FRESH exposures can be considered in the stock of Unichem Laboratories, a Mumbai-based mid-sized pharma company that predominantly derives its revenues from the domestic formulations business. The stock has appreciated by about 45 per cent since the earlier recommendation (Business Line, December 22, 2002) when the stock traded at about Rs 215. For those willing to buy into the stock from a two-three year perspective, there still is scope for capital appreciation even from the current levels.

Business profile: The company derives close to four-fifths of its revenues from formulations that cater to the domestic market; bulk drugs and exports chip in with the rest. Realising that an excessive dependence on the anti-infective segment would be counter-productive to its financial health, Unichem has sought to broaden its product offerings by entering the pain management, cardio-vascular and central nervous system therapeutic areas, also known as the lifestyle categories.

The upshot of this change in product profile has been manifold. The anti-infective segment is riven by price competition, which hurts realisations.

On the contrary, the lifestyle segment is growing at a faster clip and with drugs addressing this segment falling outside the ambit of price control, Unichem would also have better latitude when it comes to pricing.

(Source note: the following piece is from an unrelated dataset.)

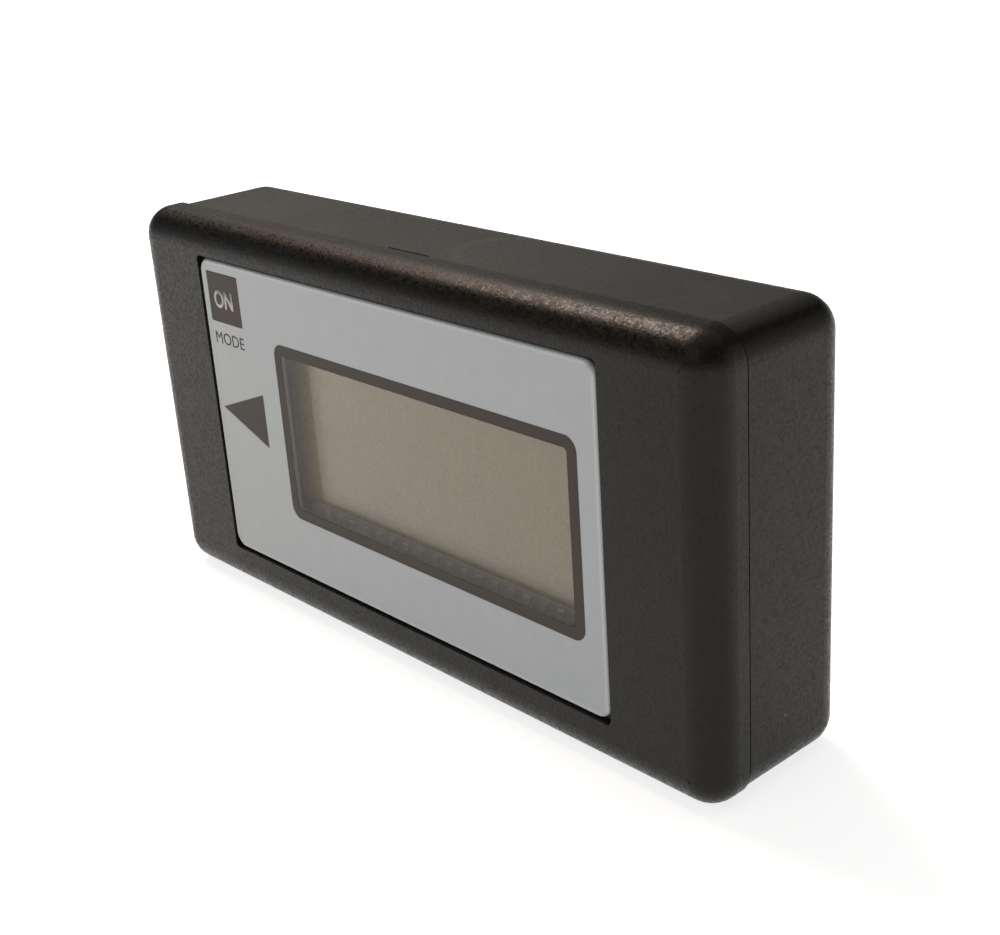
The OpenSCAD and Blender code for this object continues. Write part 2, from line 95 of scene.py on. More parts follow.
# How much glossier or duller than the rest the grains of the plastic can be, and the specular
# level that its pits leave
GLOSSIEST_GRAIN = 0.16
DULLEST_GRAIN = 0.1
PITTED_SPECULAR = 0.2
# The painted highlight along the label's rolled rim, from its outline inwards, and the bare cut
# edge of its film
PAINTED_RIM_HIGHLIGHT = (-0.7 * MM, -0.3 * MM)
CUT_WIDTH = 0.3 * MM
CUT_EDGE = "#77726A"
# Width of one turn of the winding, and after how many metres a wave texture at a scale of one
# repeats
WINDING_PITCH = 0.25 * MM
WAVE_REPEAT = 0.314
# Most of a noise texture lies between these values
NOISE_SPAN = (0.3, 0.7)
# Sockets of the Mix node for colours
SHARE, FIRST, SECOND, MIXED = 0, 6, 7, 2
# Where the camera stands and how it is turned, in metres and degrees
CAMERA_PLACE = (131.821 * MM, -108.255 * MM, 90.759 * MM)
CAMERA_TURN = (67.889, 3.733, 47.416)
# What the lamps are aimed at
LAMP_AIM = (0, 0, 20 * MM)


def linear(code):
    """An sRGB hex colour as linear red, green, blue and alpha."""
    channels = [int(code[i : i + 2], 16) / 255 for i in (1, 3, 5)]
    plain = [c / 12.92 if c <= 0.04045 else ((c + 0.055) / 1.055) ** 2.4 for c in channels]
    return (*plain, 1.0)


def toned(colour, factor):
    """The colour, darker or lighter by a factor."""
    return tuple(min(1.0, c * factor) for c in colour[:3]) + (1.0,)


def add(tree, kind, inputs=(), out=0, **settings):
    """Adds a shader node with its settings and links. The inputs are values, or the sockets that
    feed them, in the order of the node's sockets or by name or number. Gives back one of its
    outputs, or all of them when out is None."""
    made = tree.nodes.new("ShaderNode" + kind)
    for name, value in settings.items():
        setattr(made, name, value)
    for key, value in inputs.items() if isinstance(inputs, dict) else enumerate(inputs):
        if isinstance(value, bpy.types.NodeSocket):
            tree.links.new(value, made.inputs[key])
        else:
            made.inputs[key].default_value = value
    return made.outputs if out is None else made.outputs[out]


def begin(name):
    """A new node material: the material, its tree, its shader and its Object coordinates."""
    made = bpy.data.materials.new(name)
    made.use_nodes = True
    tree = made.node_tree
    return made, tree, tree.nodes["Principled BSDF"], add(tree, "TexCoord", out="Object")


def dress(tree, shader, colour=None, roughness=None, normal=None, **values):
    """Links what varies over a surface to its shader and sets the rest as plain values."""
    for name, socket in (("Base Color", colour), ("Roughness", roughness), ("Normal", normal)):
        if isinstance(socket, bpy.types.NodeSocket):
            tree.links.new(socket, shader.inputs[name])
        elif socket is not None:
            shader.inputs[name].default_value = socket
    for name, value in values.items():
        shader.inputs[name.replace("_", " ")].default_value = value


def outside_box(tree, place, low, high):
    """How far a place on the face lies outside a box, in metres; less than zero inside it."""
    parts = add(tree, "SeparateXYZ", [place], None)
    beyond = []
    for axis, start, end in zip("XZ", low, high):
        off = add(tree, "Math", [parts[axis], (start + end) / 2], operation="SUBTRACT")
        off = add(tree, "Math", [off], operation="ABSOLUTE")
        beyond.append(add(tree, "Math", [off, (end - start) / 2], operation="SUBTRACT"))
    return add(tree, "Math", beyond, operation="MAXIMUM")


def rubbed_arc(tree, place, middle):
    """How much paler a rub has left an arc round its middle: patchy, and only on its left side."""
    off = add(tree, "VectorMath", [place, middle], "Value", operation="DISTANCE")
    off = add(tree, "Math", [off, SCUFF_RADIUS], operation="SUBTRACT")
    off = add(tree, "Math", [off], operation="ABSOLUTE")
    rubbed = add(tree, "MapRange", [off, *SCUFF_EDGES, SCUFF_STRENGTH, 0.0])
    patches = add(tree, "TexNoise", {"Vector": place, "Scale": 1 / (1.5 * MM), "Detail": 3.0})
    patches = add(tree, "MapRange", [patches, 0.35, 0.6, 0.0, 1.0])
    along = add(tree, "SeparateXYZ", [place], "X")
    left = add(tree, "MapRange", [along, middle[0] - 1 * MM, middle[0] + 1 * MM, 1.0, 0.0])
    for part in (patches, left):
        rubbed = add(tree, "Math", [rubbed, part], operation="MULTIPLY")
    return rubbed


def settled_dust(tree, tone, place, cloud, share, scuff):
    """The tone under a cloudy veil of dust on what faces up, a few pale specks, and the paler arc
    that a rub has left, when its middle is given."""
    facing = add(tree, "TexCoord", out="Normal")
    up = add(tree, "SeparateXYZ", [facing], "Z")
    veil = add(tree, "MapRange", [up, *DUSTY_SLOPE, 0.0, share])
    uneven = add(tree, "MapRange", [cloud, *NOISE_SPAN, 0.8, 1.2])
    veil = add(tree, "Math", [veil, uneven], operation="MULTIPLY")
    if scuff:
        rubbed = rubbed_arc(tree, place, scuff)
        veil = add(tree, "Math", [veil, rubbed], operation="ADD")
    # At most one speck in each 3 mm, and only where the coarser noise is high
    near = add(tree, "TexVoronoi", {"Vector": place, "Scale": 1 / SPECK_SPACING}, "Distance")
    near = add(tree, "MapRange", [near, *SPECK_EDGE, 1.0, 0.0])
    few = add(tree, "TexNoise", {"Vector": place, "Scale": 1 / (7 * MM)})
    few = add(tree, "Math", [few, 0.5], operation="GREATER_THAN")
    specks = add(tree, "Math", [near, few], operation="MULTIPLY")
    veil = add(tree, "Math", [veil, specks], operation="MAXIMUM")
    return add(tree, "Mix", {SHARE: veil, FIRST: tone, SECOND: linear(DUST)}, MIXED,
               data_type="RGBA")


def grained_plastic(name, colour, grain, roughness, depth, dust=0.0, scuff=None):
    """Plastic moulded in a spark-eroded tool: an even grain of tiny pits that sparkles where light
    grazes it, with a faint cloudiness. The pits swallow part of the light that falls straight in,
    so its gloss is weaker than that of a smooth plastic of the same IOR. Real grains are 0.03 to
    0.1 mm wide, too fine to show, so they are drawn up to a few times as wide."""
    made, tree, shader, place = begin(name)
    soft = add(tree, "TexNoise", {
        "Vector": place, "Scale": 1 / grain, "Detail": 3.0, "Roughness": 0.65,
    })
    cells = add(tree, "TexVoronoi", {"Vector": place, "Scale": 1 / grain}, None)
    height = add(tree, "Math", [soft, cells["Distance"]], operation="ADD")
    facet = add(tree, "SeparateXYZ", [cells["Color"]], "X")
    cloud = add(tree, "TexNoise", {"Vector": place, "Scale": 1 / (18 * MM)})
    tone = add(tree, "Mix", {
        SHARE: cloud, FIRST: toned(colour, 0.85), SECOND: toned(colour, 1.15),
    }, MIXED, data_type="RGBA")
    if dust:
        tone = settled_dust(tree, tone, place, cloud, dust, scuff)
    matt = add(tree, "MapRange", [
        facet, 0.0, 1.0, roughness - GLOSSIEST_GRAIN, roughness + DULLEST_GRAIN,
    ])
    pits = add(tree, "Bump", {"Height": height, "Distance": depth})
    dress(tree, shader, tone, matt, pits, IOR=1.5, Specular_IOR_Level=PITTED_SPECULAR)
    return made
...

The company has also decided to take the co-marketing route to fill any gaps in its product offerings and also to move faster to capitalise on first-to-market opportunities.

Existing agreements are with companies such as Glenmark, Bharat Biotech, Cadila and Ind-Swift.

These tie-ups, perhaps, reflect Unichem's marketing strengths. Such strengths would also be sought out by MNCs looking at launch vehicles for their products in the post-2005 patent regime.

Export focus: At present, Unichem derives close to 10 per cent of its revenues from the export market. The company has been prudent in the scale up of its export operations.

It has preferred to target markets such as Europe, Brazil and CIS countries, to name a few, rather than make inroads into the US market, which, though lucrative, would also be an expensive proposition. Unichem has a JV in the UK, Niche Generics, which should provide it with a beachhead to penetrate the generic opportunity in Europe. Further, the company proposes to set up an additional manufacturing facility for formulations and use its facility at Goa exclusively for exports.

An upgradation of bulk drug facilities is also on the cards, with an eye on making them suitable to target the exploding generic opportunity in the US. Admittedly, inspection of these facilities and subsequent commencement of supply would not happen immediately; the effects of these initiatives would bring in over a two-to-three year period, once approvals are obtained.

Outlook: At the current price, the stock trades at about nine times its trailing four-quarter earnings per share. Modest valuations, coupled with encouraging long-term prospects, make Unichem a stock that could merit a look-in.